WHAT YOU WILL DO
Extract from the entries below, exactly as given, only the lines from the line containing "Turn this picture" to the line containing "import Module from", both lines included.

AVAILABLE RECORDS
##############################

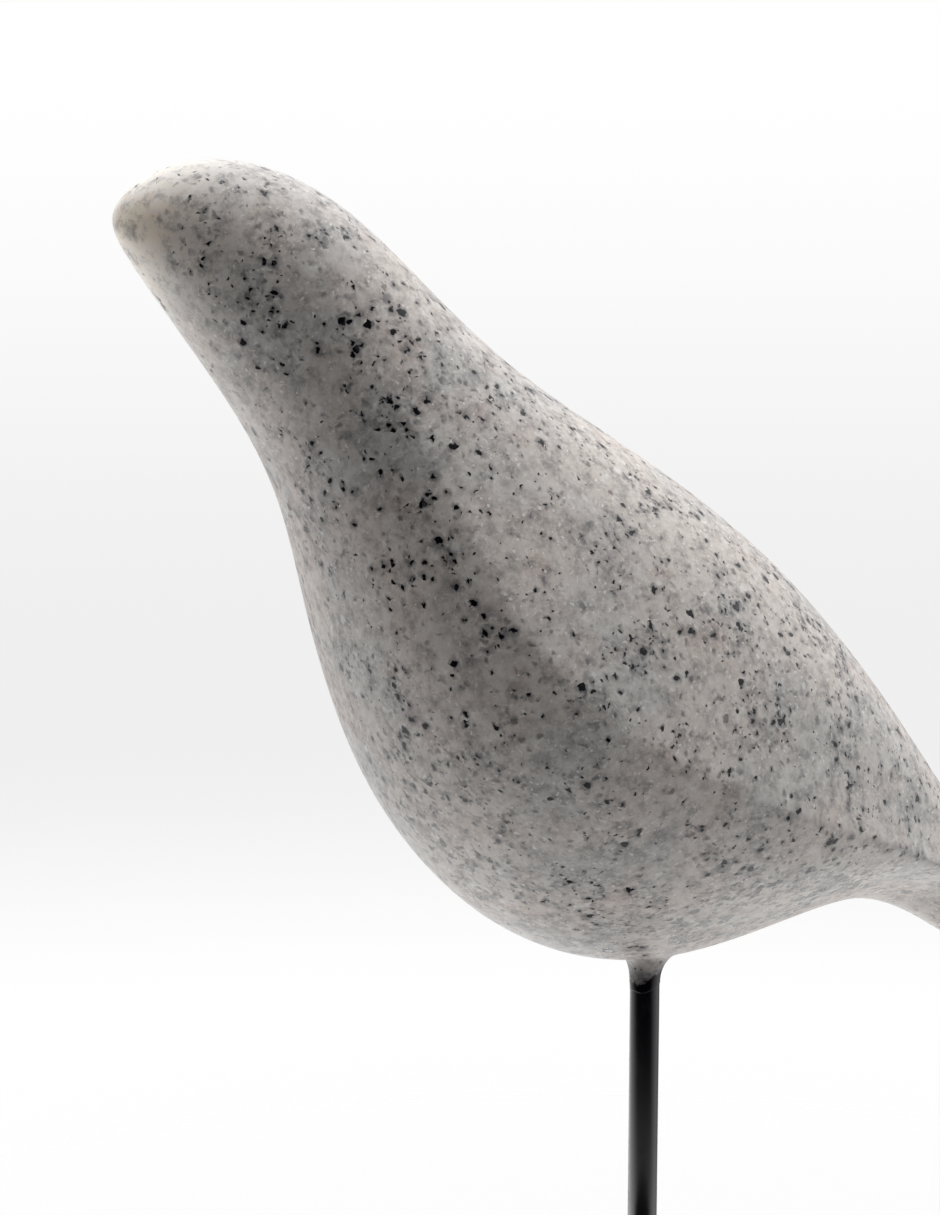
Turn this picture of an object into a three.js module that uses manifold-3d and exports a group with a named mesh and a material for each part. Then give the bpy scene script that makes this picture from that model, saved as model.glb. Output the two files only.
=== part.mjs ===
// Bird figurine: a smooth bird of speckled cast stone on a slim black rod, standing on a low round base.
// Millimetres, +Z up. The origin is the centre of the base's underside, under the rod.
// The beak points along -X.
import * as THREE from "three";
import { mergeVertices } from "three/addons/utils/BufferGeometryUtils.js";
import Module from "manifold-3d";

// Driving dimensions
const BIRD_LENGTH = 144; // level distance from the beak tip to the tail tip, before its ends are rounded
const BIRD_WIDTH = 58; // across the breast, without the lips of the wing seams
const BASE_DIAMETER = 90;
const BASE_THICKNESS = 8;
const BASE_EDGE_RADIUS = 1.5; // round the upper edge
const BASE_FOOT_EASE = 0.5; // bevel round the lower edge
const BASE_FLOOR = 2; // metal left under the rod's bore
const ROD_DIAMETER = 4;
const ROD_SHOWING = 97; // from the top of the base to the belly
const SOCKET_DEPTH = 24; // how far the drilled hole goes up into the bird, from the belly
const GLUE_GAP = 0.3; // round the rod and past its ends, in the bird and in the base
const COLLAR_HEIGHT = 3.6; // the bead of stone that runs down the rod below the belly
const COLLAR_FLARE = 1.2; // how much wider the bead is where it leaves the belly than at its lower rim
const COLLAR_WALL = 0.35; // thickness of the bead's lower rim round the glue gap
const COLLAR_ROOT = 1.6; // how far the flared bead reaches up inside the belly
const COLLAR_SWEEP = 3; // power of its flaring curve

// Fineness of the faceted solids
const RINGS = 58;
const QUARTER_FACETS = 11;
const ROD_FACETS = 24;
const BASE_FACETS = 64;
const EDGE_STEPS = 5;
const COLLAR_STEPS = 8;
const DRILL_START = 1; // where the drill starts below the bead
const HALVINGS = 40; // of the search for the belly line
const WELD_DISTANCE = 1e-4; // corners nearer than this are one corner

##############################

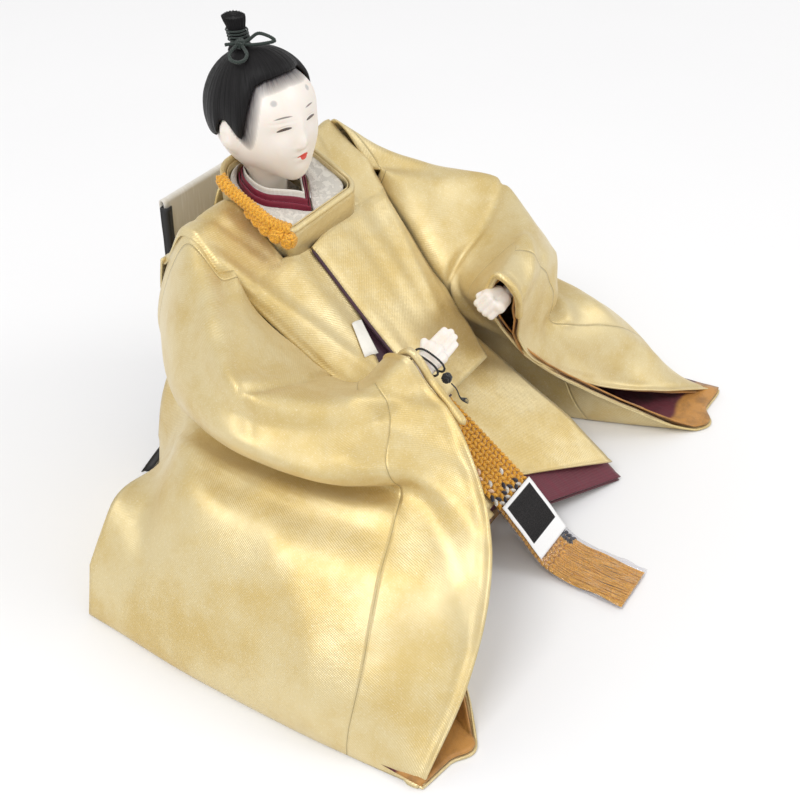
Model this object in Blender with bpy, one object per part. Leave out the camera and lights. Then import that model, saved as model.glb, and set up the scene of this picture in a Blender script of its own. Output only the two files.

##############################

RESULT FOR THIS EXERCISE
Turn this picture of an object into a three.js module that uses manifold-3d and exports a group with a named mesh and a material for each part. Then give the bpy scene script that makes this picture from that model, saved as model.glb. Output the two files only.
=== part.mjs ===
// Bird figurine: a smooth bird of speckled cast stone on a slim black rod, standing on a low round base.
// Millimetres, +Z up. The origin is the centre of the base's underside, under the rod.
// The beak points along -X.
import * as THREE from "three";
import { mergeVertices } from "three/addons/utils/BufferGeometryUtils.js";
import Module from "manifold-3d";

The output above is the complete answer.